A minimum price would upset the producers of the booze but would not upset pub owners as this would equal the playing field a bit with the super-markets which are so undercutting their trade. Such a move might help persuade drinkers to revisit their pubs rather than sitting like The Royle Family on their sofas, swiggiung cheap cans of lager. Nick Cohen writing in the Observer yesterday, emitted a howl of rage at this 'new puritanism':

What do you imagine they say is a "moderate" level of drink? According to the health committee, the answer is six units – that is three pints or one bottle of wine – a week. This is not a misprint. The committee and its associated health professionals do not believe that three pints is a reasonable amount for an evening or a day, but the boundary a "moderate" drinker must not cross from one weekend to the next.

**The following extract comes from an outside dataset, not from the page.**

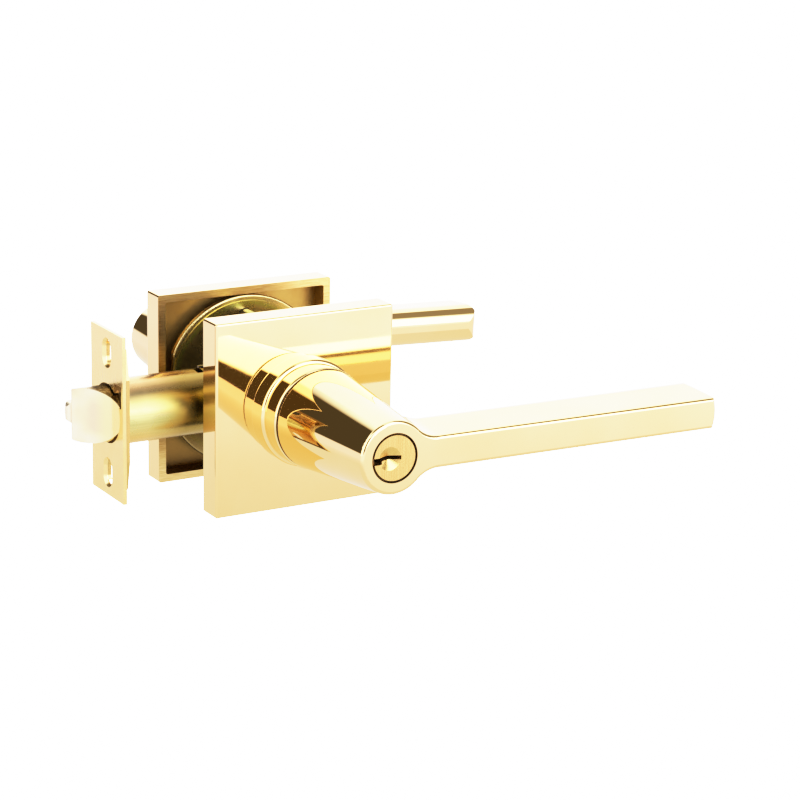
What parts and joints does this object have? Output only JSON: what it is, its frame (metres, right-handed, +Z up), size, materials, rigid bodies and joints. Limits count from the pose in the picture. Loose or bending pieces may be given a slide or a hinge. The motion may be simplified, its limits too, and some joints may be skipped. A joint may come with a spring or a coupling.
{
  "type": "lever handle lockset",
  "caption": "Keyed-entry tubular lever lockset in polished brass: square roses, stepped round collars, tapered lever hubs with flat arms, and a spring latch with a slotted faceplate.",
  "frame": {"origin": "crossing of the spindle axis and the latch axis, at the middle of the door's thickness", "axes": "+Y along the spindle from the keyed side to the inside, +Z up, latchbolt towards -X, levers towards +X"},
  "size_m": [0.1985, 0.1775, 0.0666],
  "materials": {
    "polished_brass": "mirror polished and lacquered",
    "plated_latch_brass": "bright plated, pale",
    "satin_brass": "satin machined",
    "yellow_zinc_steel": "yellow zinc plated, iridescent",
    "bright_steel": "zinc plated",
    "spring_steel": "oiled wire"
  },
  "bodies": {
    "lock_frame": {"outside_rose": "polished_brass", "inside_rose": "polished_brass", "outside_rose_screw": "bright_steel", "inside_rose_screw": "bright_steel", "outside_collar": "polished_brass", "inside_collar": "polished_brass", "outside_mounting_plate": "yellow_zinc_steel", "inside_mounting_plate": "yellow_zinc_steel", "outside_spring_cage": "yellow_zinc_steel", "inside_spring_cage": "yellow_zinc_steel", "mounting_posts": "yellow_zinc_steel", "through_bolts": "bright_steel", "latch_faceplate": "plated_latch_brass", "latch_backplate": "plated_latch_brass", "latch_tube": "yellow_zinc_steel", "bolt_guide_bush": "yellow_zinc_steel", "latch_end_plate": "yellow_zinc_steel", "latch_case_outside_plate": "bright_steel", "latch_case_inside_plate": "bright_steel", "latch_case_rivets": "bright_steel", "outside_return_spring": "spring_steel", "inside_return_spring": "spring_steel", "bolt_spring": "spring_steel"},
    "outside_lever_set": {"outside_lever": "polished_brass", "outside_lever_shank": "bright_steel", "outside_shank_circlip": "bright_steel", "outside_lever_catch": "bright_steel", "cylinder_body": "satin_brass", "pin_chamber_cover": "satin_brass", "driver_pins": "satin_brass", "pin_springs": "spring_steel", "spindle": "bright_steel", "latch_cam": "bright_steel"},
    "inside_lever_set": {"inside_lever": "polished_brass", "inside_lever_shank": "bright_steel", "inside_shank_circlip": "bright_steel", "inside_lever_screw": "bright_steel", "button_sleeve": "satin_brass"},
    "plug_set": {"key_plug": "satin_brass", "key_pins": "satin_brass", "plug_clip": "bright_steel", "lock_rod": "bright_steel"},
    "button_set": {"turn_button": "satin_brass", "button_clip": "bright_steel"},
    "bolt_set": {"latchbolt": "plated_latch_brass", "bolt_bar": "bright_steel", "fork_pin": "bright_steel", "bolt_pin": "bright_steel"},
    "plunger_set": {"deadlatch_plunger": "plated_latch_brass", "plunger_spring": "spring_steel"}
  },
  "joints": [
    {"name": "outside_lever_turn", "type": "hinge", "parent": "lock_frame", "child": "outside_lever_set", "pos_m": [0, 0, 0], "axis": [0, 1, 0], "range_deg": [0, 45], "stiffness_Nm_per_rad": 0.8, "springref_deg": -28.65, "deforming": ["outside_return_spring"]},
    {"name": "inside_lever_turn", "type": "hinge", "parent": "lock_frame", "child": "inside_lever_set", "pos_m": [0, 0, 0], "axis": [0, 1, 0], "range_deg": [0, 45], "stiffness_Nm_per_rad": 0.8, "springref_deg": -28.65, "deforming": ["inside_return_spring"]},
    {"name": "key_plug_turn", "type": "hinge", "parent": "outside_lever_set", "child": "plug_set", "pos_m": [0, 0, 0], "axis": [0, 1, 0], "range_deg": [0, 90]},
    {"name": "turn_button_turn", "type": "hinge", "parent": "inside_lever_set", "child": "button_set", "pos_m": [0, 0, 0], "axis": [0, 1, 0], "range_deg": [0, 90]},
    {"name": "latchbolt_slide", "type": "slide", "parent": "lock_frame", "child": "bolt_set", "axis": [1, 0, 0], "range_m": [0, 0.0114], "stiffness_N_per_m": 300, "springref_m": -0.006, "deforming": ["bolt_spring"]},
    {"name": "plunger_slide", "type": "slide", "parent": "bolt_set", "child": "plunger_set", "axis": [1, 0, 0], "range_m": [0, 0.0105], "stiffness_N_per_m": 120, "springref_m": -0.006, "deforming": ["plunger_spring"]}
  ],
  "couplings": [
    {"joint": "inside_lever_turn", "follows": "outside_lever_turn", "ratio": 1},
    {"joint": "latchbolt_slide", "follows": "outside_lever_turn", "m_per_rad": 0.014515},
    {"joint": "turn_button_turn", "follows": "key_plug_turn", "ratio": 1}
  ]
}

I suspect he has no reason to worry. Whether the government will bring in a measure bound to create controversey and offend a large number of voters a few months efore an electiohn is unlikely. But nevertheless, at the risk of being a puritan, a minimum price would be a postive step in the right direction.

Comments:
We have to do something, the time i was asked to go into a shop to buy stuff for kids who were hanging around, they give you a twenty pound note and say gets us a bottle mate keep the change, the change might be a fiver, I never did it but i saw people who did. So how about banning drink in supermarkets. labour told us all night drinking or opening had proved in other countries it has stopped binge drinking it has not.

the fact is getting a drink now is easier, it's cheaper.

But do i blame people, well i have young people who I use to coach in football now working in retail, Labour new work and employment the retail supermarket. which has taken over from the coal mies and steel works, tell me they are drinking or taking drugs because the job is totally dead end. and I do not blame them.

How do we stop people drinking, when i was working in the building trade i get up at 5.30 am drive to work finish at 6pm, drive home and fall into bed, I was to tired to drink or go out.

Now working stacking shelves is seen as a job working in retail with the promise you can work your way up, my ass it is, it's dead end soul destroying work.